この時期にはスポーツ貧血と呼ばれる貧血になることもあります。これは下記のような原因で起こります。

  1. 心臓や肺の能力亢進・体格の改善によって体内を循環する血液の量が増える
  2. 赤血球が増加した結果赤血球が小型化する
  3. 激しい運動によって赤血球が破壊される

スポーツ貧血の場合、原因となっているスポーツのやり方やトレーニング方法を考えてみましょう。また、3つ目のケースでは足を強く踏み込むことで起こる刺激が原因となるため、靴下や緩衝材入りの靴を履くことが対策に繋がります。

生理が貧血の原因となることも

女子では生理によって血液が失われることや、偏食や過度のダイエットによる鉄の摂取不足も原因になることもあります。初潮のときなどは貧血が急激に進むこともあるので、保護者の方が様子を観察してあげてください。

どんな症状?

机に伏して眠る子供

偏食などが原因で起こる鉄欠乏性貧血は徐々に進んでいくため、症状が分かりにくいことが多いです。また、子供はなかなか自分では症状を訴えることできないこともあり、周囲の大人が気づくことが多いです。

顔色や手のひらの色が蒼白である、落ち着きがない、苛立ちがみられる、異食症(氷やゴミを食べようとする)といった症状がみられます。貧血がさらに進むと、興奮したり食欲がなくなったり、頻脈などの症状もみられることがあります。ただし、これらの症状だけでは判断できない場合もあるので、貧血を疑った場合には医療機関で採血検査を行います。

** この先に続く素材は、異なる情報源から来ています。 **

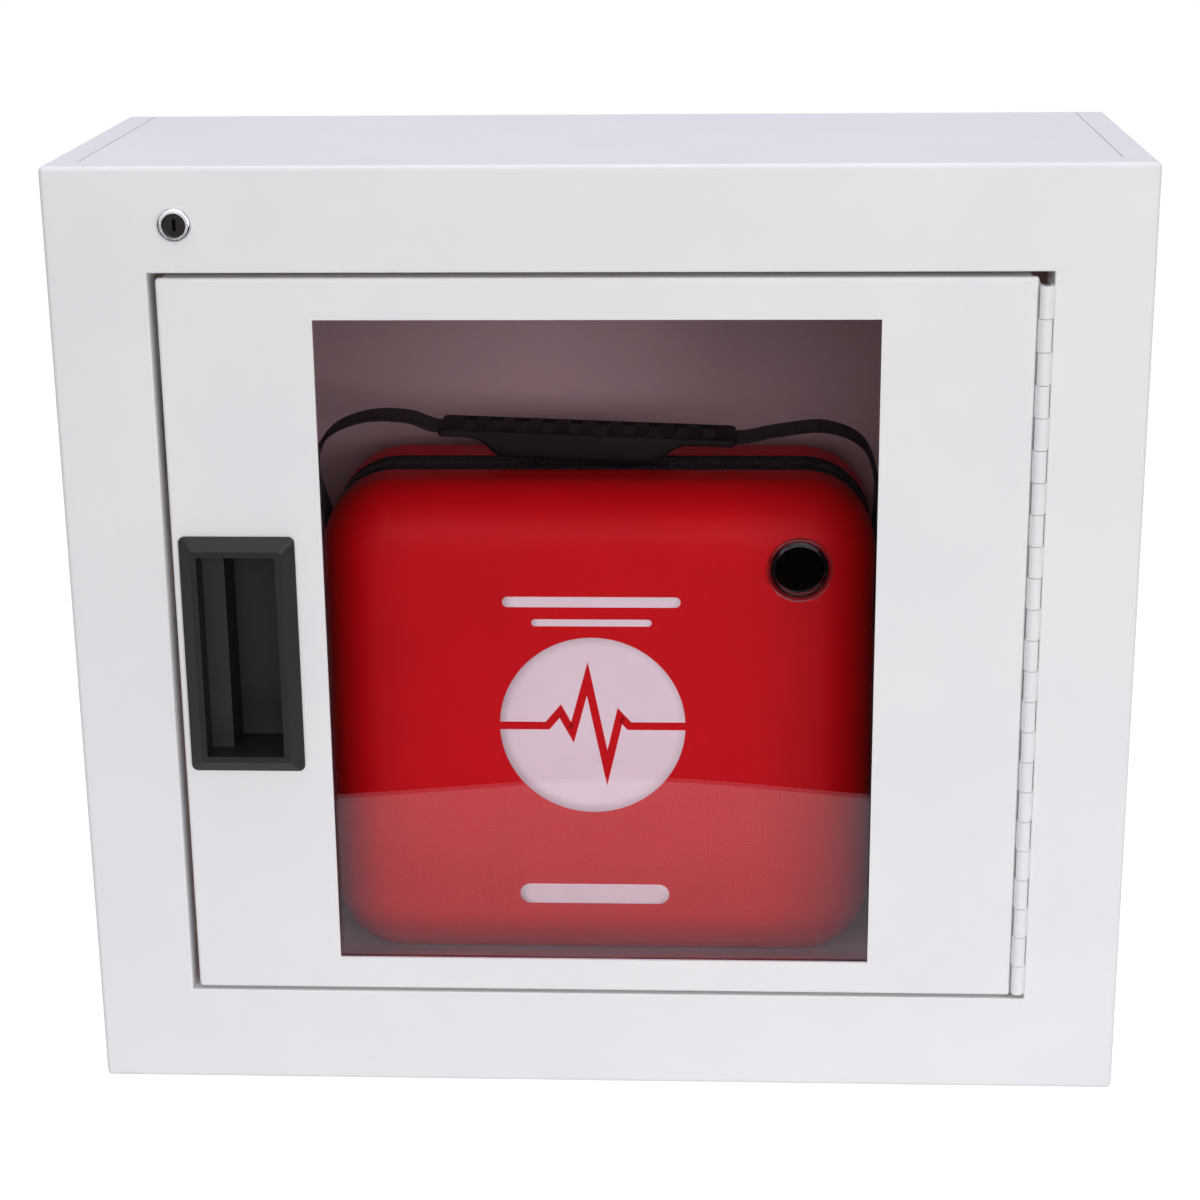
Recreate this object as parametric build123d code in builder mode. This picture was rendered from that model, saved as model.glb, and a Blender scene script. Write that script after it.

貧血が進んだり、長期間になったりすると、味覚障害、身長・体重の増加不良(発達障害)、集中力の低下、学習障害を引き起こす恐れもあります。

まとめ

ここでは子供の貧血、子供の貧血で多い鉄欠乏性貧血の原因と症状について解説しました。子供の貧血は気づきにくいものですが、何となく気になる症状がある場合には疑うことが大切です。